The court do not intend to express any opinion upon the first four of these propositions, as the last suggests a sufficient reason for the confirmation of this grant.
In all cases, the testimony of admissions or loose conversations should be cautiously received, if received at all. They are incapable of contradiction. They are seldom anything more than the vague impressions of a witness of what he thinks he has heard another say–stated in his own language, without the qualifications or restrictions, the tone, manner, or circumstances, which attended their original expression. If a complete record title with ten years' possession could be divested by such testimony, its tenure would be very precarious, especially where the owner is surrounded by a population of settlers interested in defeating it. All the evidence on the record on the subject of alienage, besides that of a brother who proved himself an alien, is in the deposition of two witnesses. One states that Dalton, in order to avoid serving as a juryman, said 'he did not claim to be an American or Mexican citizen.' He might well have been a citizen, although he was not desirous of setting up such a claim on that occasion. The other states that in 1847, during the war, when the country was occupied by the American forces, he said 'he was not a Mexican, and never intended to become an American citizen.' At such a time, he may have had many motives prompting him to make such a representation. The Mexican Government had ceased to protect him, and the treaty of Guadalupe Hidalgo had not then made him an American citizen.
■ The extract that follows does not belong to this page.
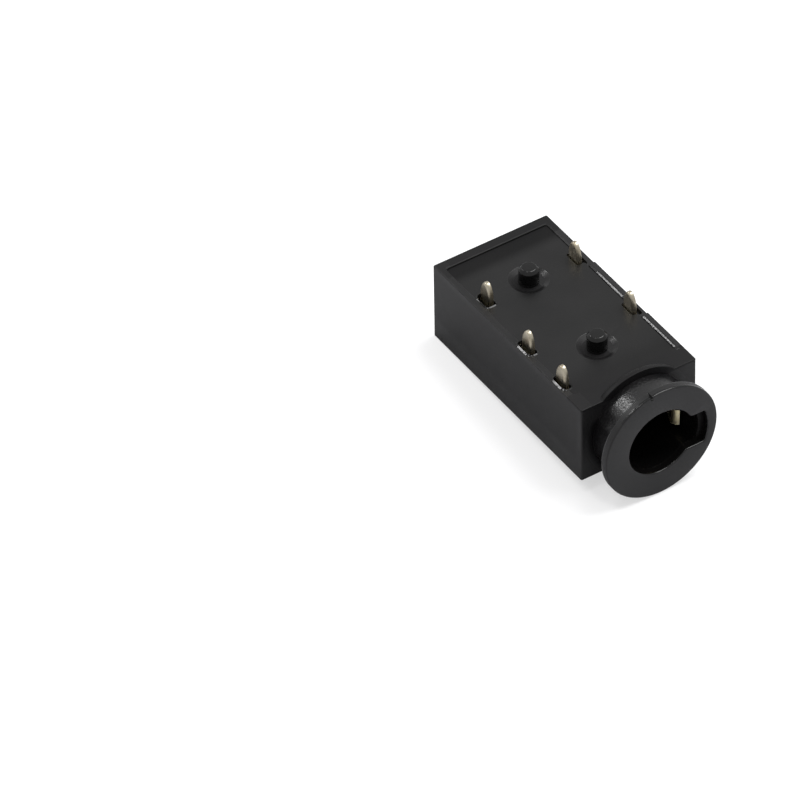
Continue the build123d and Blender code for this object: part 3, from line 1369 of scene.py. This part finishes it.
@dataclass
class Contact:
    """One stamped strip: its anchor and solder tail stand upright, and its arm runs to the plug."""

    name: str
    body: Body
    tail: Tail
    bends: Sequence[Point]
    finish: bpy.types.Material
    bend_radius: float = 0.25
    level: float = 0.0
    tail_height: float = 0.95
    tail_tip: float = 0.9
    # Stamping rounds the edge where the punch came in and leaves the other one nearly sharp
    roll_over: float = 0.13
    burr: float = 0.035
    arc_steps: int = 16
    crease: float = 50.0

    def blade_outline(self) -> list[Point]:
        """Draws the side view of the anchor and the tail, with its half-round tip.

        Returns:
            The outline's points.
        """
        body = self.body
        x = self.tail.x(body)
        half = body.tail_width / 2
        anchor = body.anchor_width / 2
        shoulder = body.plate_bottom - body.seat_gap
        tip_start = body.seat + self.tail_height - self.tail_tip
        outline = [(x - anchor, body.floor), (x + anchor, body.floor), (x + anchor, shoulder)]
        outline.append((x + half, shoulder))
        for step in range(self.arc_steps + 1):
            angle = math.pi * step / self.arc_steps
            rise = self.tail_tip * math.sin(angle)
            outline.append((x + half * math.cos(angle), tip_start + rise))
        outline += [(x - half, shoulder), (x - anchor, shoulder)]
        return outline

    def build(self) -> bpy.types.Object:
        """Models the strip.

        Returns:
            The strip, in metres.
        """
        body = self.body
        y = self.tail.y(body)
        half = body.strip / 2
        piece = Bench.prism(self.name, self.blade_outline(), Along.Y, y - half, y + half)
        shoulder = body.plate_bottom - 2 * body.seat_gap
        for level, width in ((y - half, self.roll_over), (y + half, self.burr)):
            Bench.soften(
                piece,
                lambda a, b: max(abs(a.y - level), abs(b.y - level)) < Bench.fine
                and min(a.z, b.z) > shoulder,
                width,
            )
        Bench.combine(piece, Cut.JOIN, self.arm())
        Bench.close_up(piece, self.finish, self.crease)
        return piece

    def arm(self) -> bpy.types.Object:
        """Models the arm: a ribbon along its bends, given its thickness.

        Returns:
            The arm.
        """
        body = self.body
        side = self.tail.side.value
        corners = [(self.tail.x(body), self.tail.y(body), 0.0)]
        corners += [(x, side * y, self.bend_radius) for x, y in self.bends]
        low = self.level - body.arm_height / 2
        places = [Vector((x, y, low)) for x, y in rounded(corners, closed=False)]
        ribbon = Bench.chain(f"{self.name}_arm", places, closed=False)
        with Bench.editing(ribbon, Pick.EDGES):
            bpy.ops.mesh.select_all(action="SELECT")
            move = {"value": (0, 0, body.arm_height)}
            bpy.ops.mesh.extrude_region_move(TRANSFORM_OT_translate=move)
        Bench.modify(ribbon, "SOLIDIFY", thickness=body.strip, offset=0)
        with Bench.editing(ribbon, Pick.FACES):
            Bench.turn_out()
        return ribbon


@dataclass
class ContactSet:
    """The five contacts, with the bends of their arms worked out from the body and the plug."""

    body: Body
    finish: bpy.types.Material
    contact_poke: float = 0.2
    sleeve_poke: float = 0.25
    sleeve_point: float = 1.55
    ring_one_reach: float = 2.35
    ring_two_reach: float = 2.15
    tip_reach: float = 4.35
    rise_run: float = 0.55
    ring_one_step: float = 0.52
    ring_two_step: float = 0.76
    tip_step: float = 0.4
    lead_run: float = 0.5
    lead: float = 0.25
    sleeve_lead_run: float = 0.18
    sleeve_lead: float = 0.28
    key_clearance: float = 0.2
    pass_gap: float = 0.14
    hook_room: float = 0.18
    hook_overlap: float = 0.2
    hook_round: float = 0.35
    contacts: list[Contact] = field(default_factory=list)

    def plan(self) -> None:
        """Works out the bends of each arm."""
        body = self.body
        near = body.bore_radius - self.contact_poke + body.strip / 2
        lane = body.key_reach - body.strip / 2 - self.key_clearance
        sleeve_near = body.bore_radius - self.sleeve_poke + body.strip / 2
        x = SLEEVE_TAIL.x(body)
        sleeve = [
            (x + body.anchor_width, abs(SLEEVE_TAIL.y(body))),
            (body.bore_end - self.rise_run, lane),
            (-self.sleeve_point - self.rise_run, lane),
            (-self.sleeve_point, sleeve_near),
            (-self.sleeve_point + self.sleeve_lead_run, sleeve_near + self.sleeve_lead),
        ]
        x = RING_ONE_TAIL.x(body)
        lane = abs(RING_ONE_TAIL.y(body))
        ring_one = [
            (x + body.anchor_width / 2, lane),
            (x + self.ring_one_reach - self.rise_run, lane - self.ring_one_step),
            (x + self.ring_one_reach, near),
            (x + self.ring_one_reach + self.lead_run, near + self.lead),
        ]
        x = RING_TWO_TAIL.x(body) - self.ring_two_reach
        ring_two = [
            (x + self.rise_run, abs(RING_TWO_TAIL.y(body)) - self.ring_two_step),
            (x, near),
            (x - self.lead_run, near + self.lead),
        ]
        switch_lane = abs(SWITCH_TAIL.y(body))
        point = TIP_TAIL.x(body) - self.tip_reach
        end = point - 2 * self.lead_run
        end_side = switch_lane - body.strip - self.hook_room
        tip = [
            (TIP_TAIL.x(body) - body.anchor_width, abs(TIP_TAIL.y(body)) - self.tip_step),
            (point + self.rise_run, switch_lane - body.strip - self.pass_gap),
            (point, near),
            (point - self.lead_run, end_side),
            (end, end_side),
        ]
        hook_side = end_side - body.strip - body.seat_gap
        hook_back = end - self.lead_run
        switch = [
            (hook_back, switch_lane),
            (hook_back, hook_side),
            (end + self.hook_overlap, hook_side),
        ]
        hook_radius = (switch_lane - hook_side) * self.hook_round
        self.contacts = [
            Contact(name, body, tail, bends, self.finish, **sizes)
            for name, tail, bends, sizes in (
                ("sleeve_terminal", SLEEVE_TAIL, sleeve, {"level": body.sleeve_level}),
                ("ring_one_terminal", RING_ONE_TAIL, ring_one, {}),
                ("ring_two_terminal", RING_TWO_TAIL, ring_two, {}),
                ("tip_terminal", TIP_TAIL, tip, {}),
                ("tip_switch_terminal", SWITCH_TAIL, switch, {"bend_radius": hook_radius}),
            )
        ]

    def build(self) -> list[bpy.types.Object]:
        """Models all the contacts and returns them, in metres."""
        self.plan()
        return [contact.build() for contact in self.contacts]


@dataclass(frozen=True)
class Lamp:
    """A square soft lamp: where it hangs from the socket, its size, its distance and its power."""

    name: str
    towards: Triple
    distance: float
    size: float
    power: float

    def hang(self, target: Triple) -> None:
        """Hangs the lamp, turned to the place that it lights.

        Args:
            target: The place, in millimetres.
        """
        towards = Vector(self.towards).normalized()
        place = (Vector(target) + towards * self.distance) * MM
        bpy.ops.object.select_all(action="DESELECT")
        bpy.ops.object.light_add(type="AREA", location=place)
        lamp = bpy.context.active_object
        lamp.name = self.name
        lamp.data.energy = self.power
        lamp.data.size = self.size * MM
        lamp.rotation_euler = towards.to_track_quat("Z", "Y").to_euler()


@dataclass
class Studio:
    """The pale floor that the socket lies on, the soft light and the camera."""

    # X and Z of the two places where the socket touches the floor
    flange_contact: Point = (-0.37, -3.15)
    back_contact: Point = (-14.25, -2.2)
    floor_gap: float = 0.012
    floor_radius: float = 400.0
    floor_sides: int = 96
    table_colour: str = "#C2C2C4"
    table_roughness: float = 0.9
    paper_colour: str = "#FBFBFC"
    paper_glow: float = 0.55
    sky: float = 0.78
    lamps: tuple[Lamp, ...] = (
        Lamp("overhead_lamp", (0.10, 0.45, 0.88), 300.0, 180.0, 0.8),
        Lamp("glint_lamp", (-0.62, -0.38, 0.68), 250.0, 45.0, 0.13),
        Lamp("crown_lamp", (0.07, -0.29, 0.95), 250.0, 40.0, 0.08),
    )
    # The camera's place was fitted to the photograph, in degrees and millimetres
    target: Triple = (-7.175, 0.0, 0.0)
    azimuth: float = 57.304
    elevation: float = 42.087
    roll: float = -1.138
    distance: float = 422.0
    offset: Point = (-8.2512, -1.9883)
    lens: float = 403.12
    clip_start: float = 0.01

    def build(self) -> None:
        """Sets the floor, the light, the camera and the view transform."""
        self.lay_floor()
        self.light()
        self.point_camera()
        bpy.context.scene.view_settings.view_transform = "Standard"

    def lay_floor(self) -> None:
        """Lays the floor under the two places where the socket touches it."""
        foot, level = self.flange_contact
        run = foot - self.back_contact[0]
        rise = self.back_contact[1] - level
        bpy.ops.object.select_all(action="DESELECT")
        bpy.ops.mesh.primitive_circle_add(
            vertices=self.floor_sides,
            radius=self.floor_radius * MM,
            fill_type="NGON",
            location=Vector((foot, 0, level - self.floor_gap)) * MM,
            rotation=(0, math.atan2(rise, run), 0),
        )
        floor = bpy.context.active_object
        floor.name = "studio_floor"
        floor.data.materials.append(self.floor_finish())

    def floor_finish(self) -> bpy.types.Material:
        """Builds the floor's material: grey to the socket, and nearly white to the camera.

        Returns:
            The material.
        """
        material = bpy.data.materials.new("studio_paper")
        material.use_nodes = True
        tree = material.node_tree
        table = tree.nodes["Principled BSDF"]
        table.inputs["Base Color"].default_value = linear(self.table_colour)
        table.inputs["Roughness"].default_value = self.table_roughness
        table.inputs["Specular IOR Level"].default_value = 0.0
        paper = add_node(tree, "BsdfDiffuse", Color=linear(self.paper_colour)).outputs[0]
        glow = add_node(tree, "Emission", Color=(1, 1, 1, 1), Strength=1.0).outputs[0]
        seen = add_node(tree, "MixShader", at0=self.paper_glow, at1=paper, at2=glow).outputs[0]
        camera = add_node(tree, "LightPath").outputs["Is Camera Ray"]
        matte = table.outputs[0]
        upper = add_node(tree, "MixShader", at0=camera, at1=matte, at2=seen).outputs[0]
        # The floor's underside is clear, so that a view from below shows the socket
        below = add_node(tree, "NewGeometry").outputs["Backfacing"]
        clear = add_node(tree, "BsdfTransparent").outputs[0]
        mixed = add_node(tree, "MixShader", at0=below, at1=upper, at2=clear).outputs[0]
        tree.links.new(mixed, tree.nodes["Material Output"].inputs["Surface"])
        return material

    def light(self) -> None:
        """Sets an even sky and hangs the lamps."""
        world = bpy.data.worlds.new("studio_sky")
        bpy.context.scene.world = world
        world.use_nodes = True
        sky = world.node_tree.nodes["Background"]
        sky.inputs["Color"].default_value = (1, 1, 1, 1)
        sky.inputs["Strength"].default_value = self.sky
        for lamp in self.lamps:
            lamp.hang(self.target)

    def point_camera(self) -> None:
        """Sets the camera at the photograph's angle, with no shift."""
        angles = (self.azimuth, self.elevation, self.roll)
        turn, rise, lean = (math.radians(angle) for angle in angles)
        level = Vector((math.sin(turn), -math.cos(turn), 0))
        back = level * math.cos(rise) + Vector((0, 0, math.sin(rise)))
        level_right = Vector((math.cos(turn), math.sin(turn), 0))
        level_up = back.cross(level_right)
        right = level_right * math.cos(lean) + level_up * math.sin(lean)
        up = level_up * math.cos(lean) - level_right * math.sin(lean)
        place = Vector(self.target) + back * self.distance
        place += right * self.offset[0] + up * self.offset[1]
        data = bpy.data.cameras.new("photograph_view")
        data.lens = self.lens
        data.clip_start = self.clip_start
        camera = bpy.data.objects.new("photograph_view", data)
        bpy.context.scene.collection.objects.link(camera)
        turned = Matrix((right, up, back)).transposed().to_4x4()
        camera.matrix_world = Matrix.Translation(place * MM) @ turned
        bpy.context.scene.camera = camera


def main() -> None:
    """Builds the socket and its studio, and reports each piece."""
    logging.basicConfig(level=logging.INFO, format="%(name)s: %(message)s")
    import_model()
    body = Body()
    housing_finish = MouldedNylon("black_housing_nylon", patches=HOUSING_PATCHES).make()
    plate_finish = MouldedNylon("black_plate_nylon", roughness=0.46, patches=PLATE_PATCHES).make()
    strip = PlatedStrip().make()
    Studio().build()
    housing = Housing(body, housing_finish).build()
    plate = BasePlate(body, plate_finish).build()
    terminals = ContactSet(body, strip).build()
    dressed = [
        (housing, "housing", "black_housing_plastic"),
        (plate, "base_plate", "black_plate_plastic"),
    ]
    for terminal in terminals:
        dressed.append((terminal, terminal.name.replace("terminal", "contact"), "plated_strip"))
    for piece, node, slot in dressed:
        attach(piece, "root")
        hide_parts(node)
        LOG.info("%s stands for %s with %d faces", piece.name, node, len(piece.data.polygons))


if __name__ == "__main__":
    main()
Now, assuming that these witnesses have remembered and reported the precise words used by the claimant in these loose conversations, they contain no positive assertion that he had never been naturalized, or was born out of Mexico. Such testimony ought not to be received to outweigh the prima facie (if not conclusive) presumptions arising from the exrediente and definitive title.
In this respect, this case closely resembles the case of United States v. Reading. (18 How., 1.)
The decree of the District Court is reversed, and the title of the claimant to the land in question is hereby confirmed.